Large Breakdowns of Entanglement Wedge Reconstruction
Chris Akers, Stefan Leichenauer, Adam Levine
TL;DR
This work shows that the reconstruction wedge (RW) — the boundary-accessible bulk region consistent across a code subspace — can be parametrically smaller than the entanglement wedge (EW) even when backreaction is small. By constructing simple dustball code subspaces in AdS/CFT, the authors demonstrate macroscopic separations between RW and EW, including cases where the quantum extremal surface diverges macroscopically from the Ryu-Takayanagi surface. They illustrate that subspace-dependent bulk reconstruction is essential, independent of horizons, and that the position of the quantum extremal surface can be significantly different from the RT surface.
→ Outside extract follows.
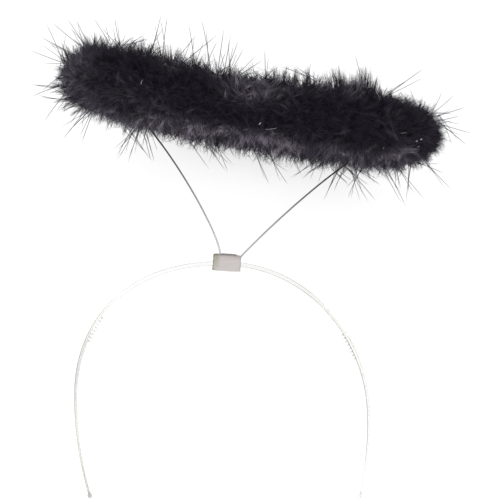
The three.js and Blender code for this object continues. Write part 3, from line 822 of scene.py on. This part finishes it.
def pad_shell(places):
    """The glue and the first turns of tape round the band: a superellipse block a little shorter than the tape."""
    tape = places.tape
    along = np.linspace(-1, 1, 25)
    turn = whole_turn(48)
    inner = tape.turns * tape.layer * 0.9
    bulge = 1 - 0.12 * np.abs(along) ** 6
    back, up = rounded(turn[None, :], TAPE_SQUARENESS)
    ripple = 1 + 0.03 * wavering(8, turn[None, :], 6, 3)
    y = (tape.depth / 2 - inner) * bulge[:, None] * back * ripple
    z = (places.tape_half - inner) * bulge[:, None] * up * ripple
    x = (tape.width / 2 * 0.955 * along)[:, None] * np.ones_like(y)
    return tube(np.stack((x, y, z + places.tape_middle), -1))


# --- Marabou ------------------------------------------------------------------------------------------------------------

# The start of each kind's random numbers; the quarters of the down and the halves of the fringe count on from theirs
DOWN_SEED, FRINGE_SEED, FUZZ_SEED, TUFT_SEED, GUARD_SEED = 40, 50, 63, 77, 91
# Plumes in each quarter of the down and in each half of the fringe
DOWN_PLUMES, FRINGE_PLUMES = 900, 2600
# Barbs in a chosen tuft, and how wide the barbs of the fuzz and of the tufts are at the root
TUFT_BARBS = 34
FUZZ_WIDTH, TUFT_WIDTH = 0.00022, 0.0002
# Spikes at the two ends: degrees round the ring and round the body, how far they stand out, and how many there are
SPIKES = (((150, 224), (-80, 75), (0.003, 0.0095), 150), ((-34, 34), (-80, 80), (0.003, 0.0075), 90))
# Small locks all over, the spread of the roots of a spike and of a lock, with how many barbs each has, and how far any may
# stand out
LOCKS = 520
SPIKE_BARBS, LOCK_BARBS = (0.0007, 9), (0.0008, 8)
MOST_STAND = 0.0105
# How far the roots of chosen tufts and of long hairs lie inside their starts
TUFT_ROOT, HAIR_ROOT = 0.006, 0.005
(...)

The results provide a tractable, horizon-free setting to study state-dependent reconstruction and offer insight into the geometry of generalized entropy and potential implications for black hole interiors in holography.
Abstract
We show that the bulk region reconstructable from a given boundary subregion --- which we term the reconstruction wedge --- can be much smaller than the entanglement wedge even when backreaction is small. We find arbitrarily large separations between the reconstruction and entanglement wedges in near-vacuum states for regions close to an entanglement phase transition, and for more general regions in states with large energy (but very low energy density). Our examples also illustrate situations for which the quantum extremal surface is macroscopically different from the Ryu-Takayanagi surface.